◆ **YOUR INSTRUCTIONS**: Which lines contain the string "scene"? Please list every one of them.

● ● ●

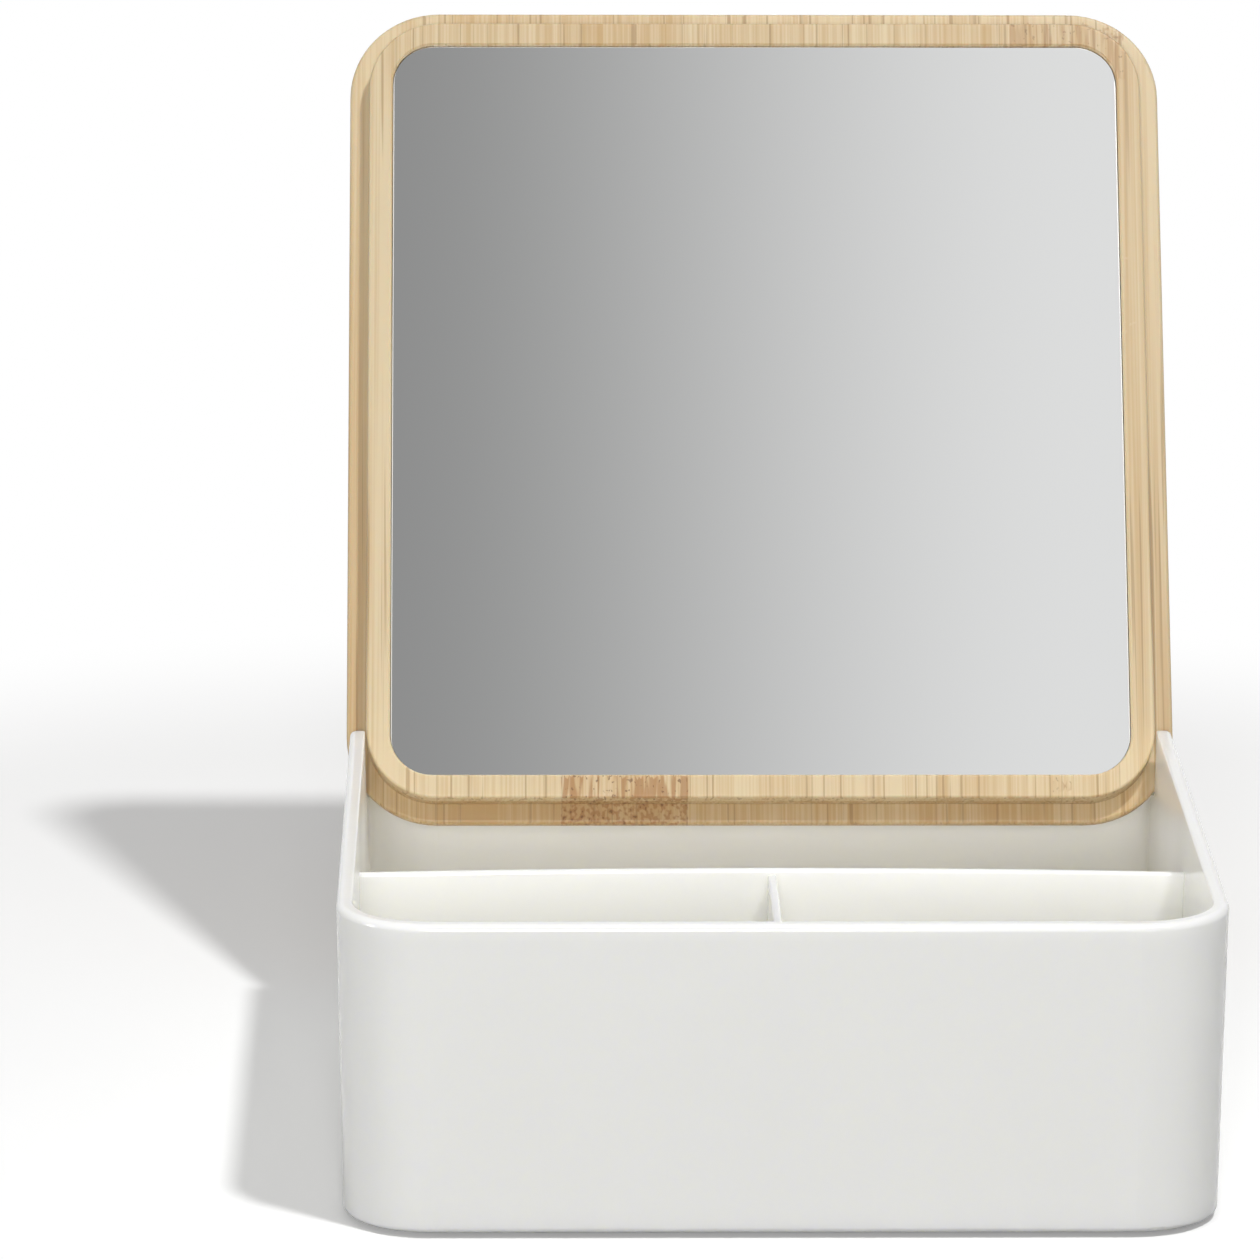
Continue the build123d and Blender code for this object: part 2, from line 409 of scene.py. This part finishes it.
def make_floor():
    """A plain white floor that keeps the shadow near the object and is pure white far away."""
    bpy.ops.object.select_all(action="DESELECT")
    bpy.ops.mesh.primitive_plane_add(size=30.0, location=(0.0, 0.0, 0.0))
    floor = bpy.context.object
    floor.name = "floor"
    material = bpy.data.materials.new("floor_white")
    material.use_nodes = True
    tree = material.node_tree
    shader = tree.nodes["Principled BSDF"]
    shader.inputs["Roughness"].default_value = 1.0
    shader.inputs["Specular IOR Level"].default_value = 0.0
    shader.inputs["Emission Color"].default_value = (1.0, 1.0, 1.0, 1.0)
    seen = shows_background(tree)
    place = tree.nodes.new("ShaderNodeTexCoord")
    distance = tree.nodes.new("ShaderNodeVectorMath")
    distance.operation = "LENGTH"
    tree.links.new(place.outputs["Object"], distance.inputs[0])

    def fade_outwards(near, far):
        """One value near the object, another far from it."""
        fade = tree.nodes.new("ShaderNodeMapRange")
        fade.interpolation_type = "SMOOTHSTEP"
        fade.inputs["From Min"].default_value = FLOOR_FADE_FROM
        fade.inputs["From Max"].default_value = FLOOR_FADE_TO
        fade.inputs["To Min"].default_value = near
        fade.inputs["To Max"].default_value = far
        tree.links.new(distance.outputs["Value"], fade.inputs["Value"])
        return fade.outputs["Result"]

    white = tree.nodes.new("ShaderNodeMapRange")
    white.inputs["To Min"].default_value = FLOOR_BOUNCE
    tree.links.new(fade_outwards(FLOOR_WHITE, 0.0), white.inputs["To Max"])
    tree.links.new(seen, white.inputs["Value"])
    tree.links.new(white.outputs["Result"], shader.inputs["Base Color"])
    lift = tree.nodes.new("ShaderNodeMath")
    lift.operation = "MULTIPLY"
    tree.links.new(fade_outwards(FLOOR_LIFT, 1.0), lift.inputs[0])
    tree.links.new(seen, lift.inputs[1])
    tree.links.new(lift.outputs[0], shader.inputs["Emission Strength"])
    floor.data.materials.append(material)


def make_world():
    world = bpy.data.worlds.new("studio")
    bpy.context.scene.world = world
    world.use_nodes = True
    tree = world.node_tree
    background = tree.nodes["Background"]
    background.inputs["Color"].default_value = (1.0, 1.0, 1.0, 1.0)
    seen = shows_background(tree)
    level = tree.nodes.new("ShaderNodeMapRange")
    level.inputs["To Min"].default_value = SKY_LEVEL
    level.inputs["To Max"].default_value = 1.0
    tree.links.new(seen, level.inputs["Value"])
    tree.links.new(level.outputs["Result"], background.inputs["Strength"])


def make_lamp(name, shape, size, place, watts):
    """A soft lamp that points at the object."""
    light = bpy.data.lights.new(name, "AREA")
    light.shape = shape
    light.size = size
    light.energy = watts
    lamp = bpy.data.objects.new(name, light)
    bpy.context.scene.collection.objects.link(lamp)
    lamp.location = place
    lamp.rotation_euler = (-Vector(place)).to_track_quat("-Z", "Y").to_euler()
    lamp.visible_camera = False


def make_gradient_card():
    """A large grey card high in front of the mirror, lighter to the right and white at its edges."""
    bpy.ops.object.select_all(action="DESELECT")
    bpy.ops.mesh.primitive_plane_add(size=1.0, location=(0.0, 0.0, 0.0))
    card = bpy.context.object
    card.name = "gradient_card"
    normal_back = Vector((0.0, 0.71, -0.704)).normalized()
    right = Vector((1.0, 0.0, 0.0))
    upward = normal_back.cross(right)
    centre = centre_of("mirror_glass") - normal_back * 1.2
    place = Matrix.Translation(centre) @ Matrix((right, upward, normal_back)).transposed().to_4x4()
    card.data.transform(place @ Matrix.Diagonal((1.2, 1.2, 1.0, 1.0)))
    material = bpy.data.materials.new("gradient_card")
    material.use_nodes = True
    tree = material.node_tree
    tree.nodes.clear()
    out = tree.nodes.new("ShaderNodeOutputMaterial")
    glow = tree.nodes.new("ShaderNodeEmission")
    tree.links.new(glow.outputs["Emission"], out.inputs["Surface"])
    place = tree.nodes.new("ShaderNodeTexCoord")
    split = tree.nodes.new("ShaderNodeSeparateXYZ")
    tree.links.new(place.outputs["Object"], split.inputs["Vector"])
    level = tree.nodes.new("ShaderNodeMapRange")
    level.interpolation_type = "SMOOTHSTEP"
    level.inputs["From Min"].default_value = -0.115
    level.inputs["From Max"].default_value = 0.17
    level.inputs["To Min"].default_value = 0.285
    level.inputs["To Max"].default_value = 0.77
    tree.links.new(split.outputs["X"], level.inputs["Value"])
    apart = tree.nodes.new("ShaderNodeVectorMath")
    apart.operation = "DISTANCE"
    apart.inputs[1].default_value = centre
    tree.links.new(place.outputs["Object"], apart.inputs[0])
    edge = tree.nodes.new("ShaderNodeMapRange")
    edge.interpolation_type = "SMOOTHSTEP"
    edge.inputs["From Min"].default_value = 0.28
    edge.inputs["From Max"].default_value = 0.56
    edge.inputs["To Max"].default_value = 1.0
    tree.links.new(apart.outputs["Value"], edge.inputs["Value"])
    tree.links.new(level.outputs["Result"], edge.inputs["To Min"])
    tree.links.new(edge.outputs["Result"], glow.inputs["Strength"])
    card.data.materials.append(material)
    card.visible_camera = False
    card.visible_diffuse = False
    card.visible_shadow = False


def make_camera():
    camera = bpy.data.cameras.new("camera")
    camera.sensor_fit = "HORIZONTAL"
    camera.sensor_width = SENSOR_WIDTH_MM
    camera.lens = FOCAL_LENGTH_MM
    camera.clip_start = 0.05
    camera.clip_end = 60.0
    ahead = Vector((math.sin(CAMERA_YAW), math.cos(CAMERA_YAW), 0.0))
    right = Vector((math.cos(CAMERA_YAW), -math.sin(CAMERA_YAW), 0.0))
    up = Vector((0.0, 0.0, 1.0))
    look = ahead * math.cos(CAMERA_PITCH) - up * math.sin(CAMERA_PITCH)
    head = up * math.cos(CAMERA_PITCH) + ahead * math.sin(CAMERA_PITCH)
    side = right * math.cos(CAMERA_ROLL) + head * math.sin(CAMERA_ROLL)
    crown = head * math.cos(CAMERA_ROLL) - right * math.sin(CAMERA_ROLL)
    stand = bpy.data.objects.new("camera", camera)
    bpy.context.scene.collection.objects.link(stand)
    stand.matrix_world = Matrix.Translation(CAMERA_PLACE) @ Matrix((side, crown, -look)).transposed().to_4x4()
    bpy.context.scene.camera = stand


cloud_group = make_cloud_group()
dress("box", white_plastic())
dress("foot_pads", foot_rubber())
dress("lid_board", bamboo())
dress("mirror_glass", silvered_glass())
dress("mirror_backing", backing_film())
dress("mirror_tape", foam_tape())

make_floor()
make_world()
make_lamp("key", "DISK", KEY_DIAMETER, KEY_PLACE, KEY_WATTS)
make_lamp("fill", "SQUARE", FILL_SIZE, FILL_PLACE, FILL_WATTS)
make_lamp("side_fill", "SQUARE", SIDE_FILL_SIZE, SIDE_FILL_PLACE, SIDE_FILL_WATTS)
make_lamp("back_fill", "SQUARE", BACK_FILL_SIZE, BACK_FILL_PLACE, BACK_FILL_WATTS)
make_gradient_card()
make_camera()
bpy.context.scene.view_settings.view_transform = "Standard"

● ● ●

◆ **RESULT**:
Continue the build123d and Blender code for this object: part 2, from line 409 of scene.py. This part finishes it.
    bpy.context.scene.world = world
    bpy.context.scene.collection.objects.link(lamp)
    bpy.context.scene.collection.objects.link(stand)
    bpy.context.scene.camera = stand
bpy.context.scene.view_settings.view_transform = "Standard"